Через неделю гимназия Алфёровой переехала в Пушкино. Первые два дня шёл проливной дождь, было холодно, печи дымили, не хотели разгораться. Девочки жались к Александре Самсоновне, которая вместе с кухаркой сбилась с ног, пытаясь приготовить обед из тех продуктов, про которые кухарка говорила с привычною злобой:
– Лучше в нас, чем в таз!
В доме было сумрачно, неуютно, мокрые деревья покорно дрожали под бегущими на них потоками, и красные цветы, распустившиеся у самого крыльца, казались необычайно яркими. Аист стоял на краю своего почерневшего гнезда в верхушке большой величавой берёзы, ветер трепал его намокшую обвислую косицу, в то время как аист, волнуясь, сердясь на стихию, которая готова была лишить его крова, тепла и уюта, выстукивал клювом привычную жалобу: «Да сколько же можно! Ах, сколько же можно!»
На третий день проглянуло солнце, и в брызгах мелкой водяной пыли вспыхнул тёмный от влаги сад, к полудню стало почти душно, и сладкий запах цветов и трав поднялся от земли, а ещё через час ни следа не осталось от прежнего мрака и холода: всё высохло, всё засияло, и ветер, вернувшийся с поля, стал светло-зелёным.
Теперь Александра Самсоновна уже не сомневалась в том, что ждёт ребёнка, да и знаменитый доктор Отто Францевич, когда-то приговоривший её к бездетности, отменил этот приговор, когда перед самым отьездом в Пушкино Александра Самсоновна позвонила в дверь его квартиры на Старом Арбате, боясь, что ей скажут, что Отто Францевич умер или завершил свою практику, но в тёмной и чистой квартире всё было по-прежнему, и так же тикали старинные бронзовые часы на стене, и строго, сжав тонкие губы до нитки, старая горничная спросила её, в котором часу ей назначено, и тут же пошла доложить в кабинет, что дама её умоляет принять, хотя и назначено не было.

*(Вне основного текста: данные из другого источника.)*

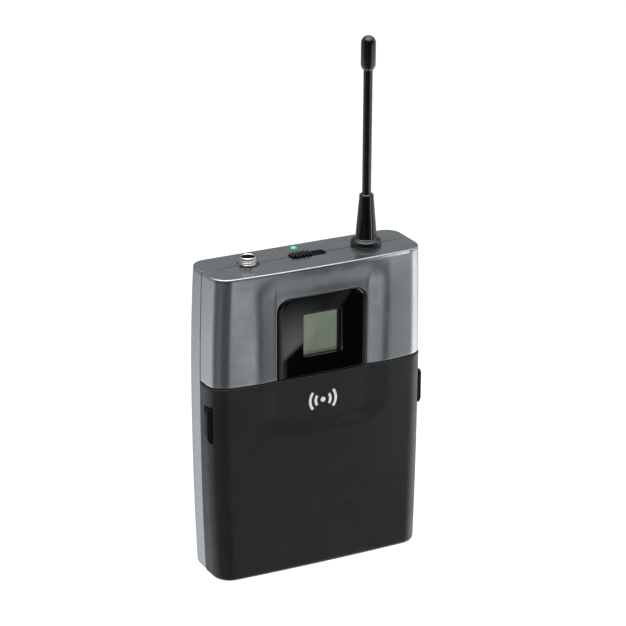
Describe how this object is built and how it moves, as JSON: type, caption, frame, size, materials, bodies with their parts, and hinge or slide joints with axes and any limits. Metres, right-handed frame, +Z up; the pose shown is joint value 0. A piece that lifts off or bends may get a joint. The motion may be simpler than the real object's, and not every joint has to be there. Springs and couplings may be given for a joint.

И сам Отто Францевич, вышедший через несколько минут навстречу, был тем же: худым и подтянутым, хотя совсем старым, с тёмным от старости худым лицом, – он моментально узнал её, как привык узнавать всех, кто хоть раз лежал под его цепкими руками, а он, прощупывая горячую нежную плоть, навек заносил в свою память лицо пациентки. Он не только узнал её, но и вспомнил, что почти восемь лет назад сказал ей на этом вот месте, что больше детей быть не может, и был абсолютно уверен, что прав, поэтому сейчас, когда она пришла к нему и он цепко прощупал то, что было её будущим ребёнком, ему ничего другого и не осталось, как только развести своими старческими руками, поднять к потолку всё ещё голубые, в коричневых точках – как будто бы их прокололи иголкой – зрачки и вздохнуть: «Воля Божья!»
Александр Данилыч, которому жена, давясь счастливыми слезами, сказала, что будет ребёнок, сначала почему-то испугался так сильно, что Александра Самсоновна сникла: этого она совсем не ждала.
– Когда? – спросил он, хотя это было глупым и ребяческим вопросом.
– К Рождеству, – ответила Александра Самсоновна.
Он обнял её, стиснул обеими руками.
– Дай мне слово, Саша, что, если со мной что-то случится, ты уедешь отсюда к моим сёстрам в Саратов, потому что они помогут тебе
– Откуда ты знаешь, что
– Знаю. Так ты даёшь слово?
– Но, Шура, постой! Что же может случиться?
– Даёшь ты мне слово? – упрямо повторил муж.
– Даю, – прошептала Александра Самсоновна и услышала, как прямо в горле Александра Данилыча, к которому она прижималась лицом, стучало его всполошённое сердце.
Счастливее этого лета, вернее, неполных двух месяцев лета, не было в жизни Александры Самсоновны времени. Она даже не обращала внимания на то, что муж её всё время куда-то отлучался, часто ночевал в городе, откуда возвращался с воспалёнными и встревоженными глазами. Никакой
Девочки старались вовсю. На огороде уже рос зелёный лук, поспела клубника, и ждали крыжовника. В реке оказалось не то чтобы очень много рыбы, но кое-что было, и раков искали в песке, и улиток, поскольку Александра Самсоновна рассказала девочкам, что в Париже, например, не только не брезгуют такой водяной и невзрачною мелочью, но очень смакуют, едят во всех видах.
– Они и лягушек едят там! Вот люди! – вздохнула Надя Бестужева. – Мне брат говорил.